The Historic Sports Car Club’s Historic Car Championship, for which prototype or sports racing cars are eligible too, continues this season with a six round series sponsored by Lloyds and. Scottish Finance. With the rising cost of racing historic cars the HSCC felt it necessary to bring in sponsorship to expand the prize-monies and spread them down the grid. Some £1,500 per round in the Lloyds and Scottish Championship will include £500 for the winner, ranging down to £24 for each finisher.
Hard on the heels of the announcement of the HSCC’s plans for its established championship came Donington Park’s announcement of a six round Historic Single Seater Championship sponsored by Esso to the tune of £1,000 per race. The Donington Collection will enter some of its own cars in this series.

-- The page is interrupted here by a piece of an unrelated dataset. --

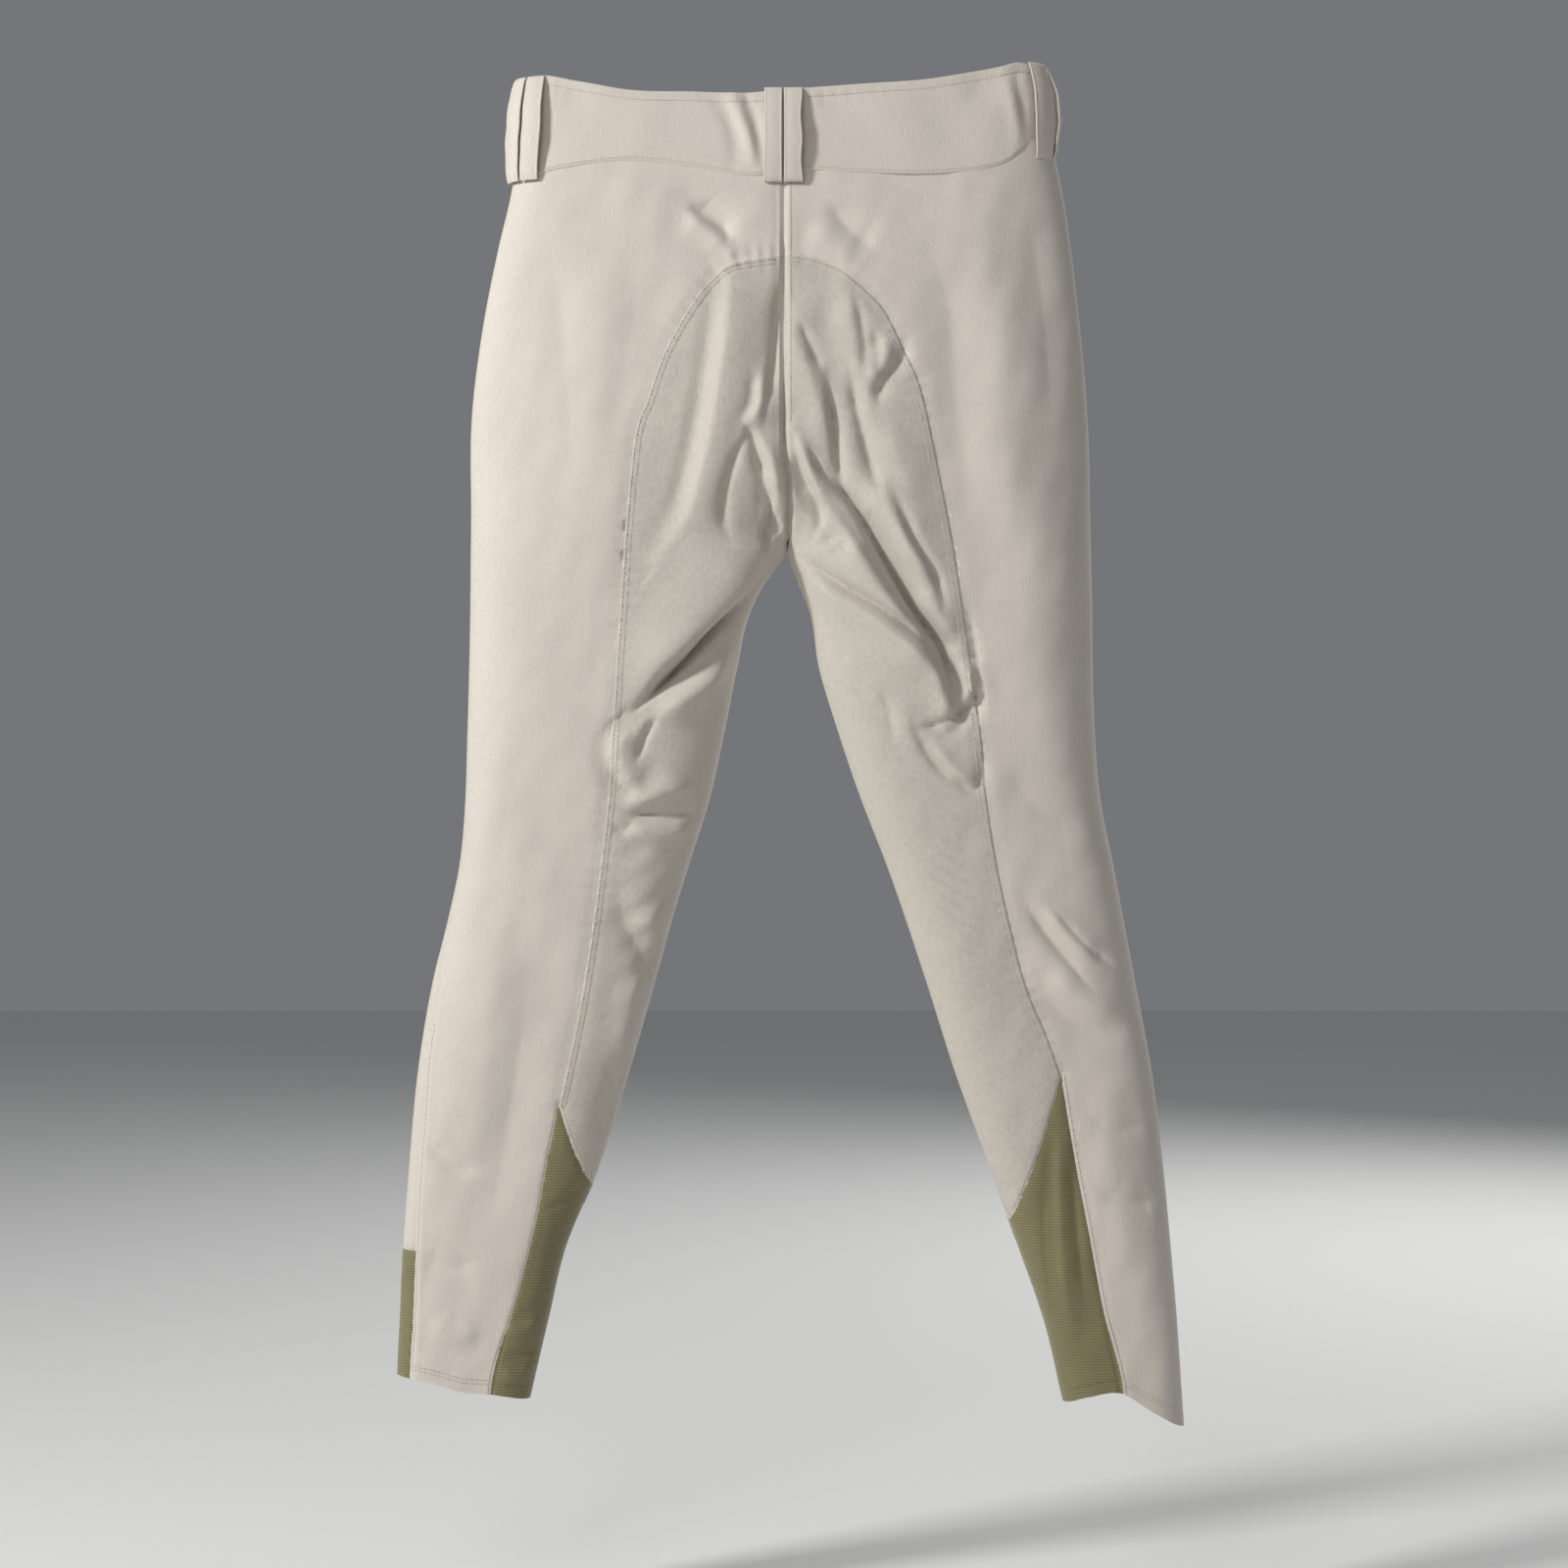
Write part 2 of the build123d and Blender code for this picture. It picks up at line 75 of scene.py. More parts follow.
OUTER = {
    LEFT: [(20, 180), (0, 181), (-40, 182), (-64, 185), (-110, 195), (-170, 206), (-228, 213),
           (-300, 213.5), (-359, 214), (-445, 216), (-500, 218), (-531, 221), (-570, 229),
           (-610, 239), (-676, 250), (-742, 256), (-795, 260), (-841, 262), (-903, 264)],
    RIGHT: [(20, 175), (0, 177), (-40, 179), (-64, 183), (-110, 193), (-170, 202), (-228, 207),
            (-300, 209), (-359, 210), (-445, 212), (-490, 216), (-531, 224), (-610, 239),
            (-676, 251), (-742, 259), (-795, 264), (-841, 268), (-903, 273)],
}
INNER = {
    LEFT: [(-322, -2), (-328, 3), (-336, 9), (-345, 15), (-359, 22), (-400, 32), (-445, 41),
           (-490, 51), (-531, 64), (-570, 76), (-610, 87), (-676, 106), (-742, 127),
           (-795, 149), (-841, 160), (-903, 173)],
    RIGHT: [(-322, 2), (-328, 4), (-336, 7.5), (-345, 11), (-359, 16.5), (-400, 24), (-440, 36),
            (-490, 53), (-531, 69), (-610, 96), (-676, 117), (-742, 141), (-795, 160),
            (-841, 176), (-903, 190)],
}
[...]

With rounds of the two Championships on consecutive days over the Easter weekend and several other rounds only one week apart, competitors in these fickle historic Grand Prix cars are going to be hard pushed to contest both Championships in their entirety, especially as many of them will also want to support VSCC and one-marque club races. As the number of raceworthy, eligible cars is limited, there could well be an entry conflict between the two championships.
One race competitors won’t miss come hell or high water will be the Lloyds and Scottish round at the Silverstone British Grand Prix on July 15th. Other rounds are: Silverstone. April 16th; Brands Hatch, May 20th; Silverstone, June 23rd; Brands Hatch, August 27th; Silverstone, September 16th.
Dates for the Esso Championship are: Donington, April 15th; Thruxton, May 7th; Silverstone, May 28th; Donington on July 22nd, August 19th and September 9th.
Other HSCC championships for 1979 include an eight round series for Historic Special GT cars (1964-68) supported by Wild Rose Caravan Park and a fourteen round series for Sports Racing and GT cars (1960-64) sponsored by Brian Harvey’s Grand Prix Models. – C. R.
Clang! – The photograph on page 45 last month was of a Mercedes-Benz W154, not of a W125 as captioned.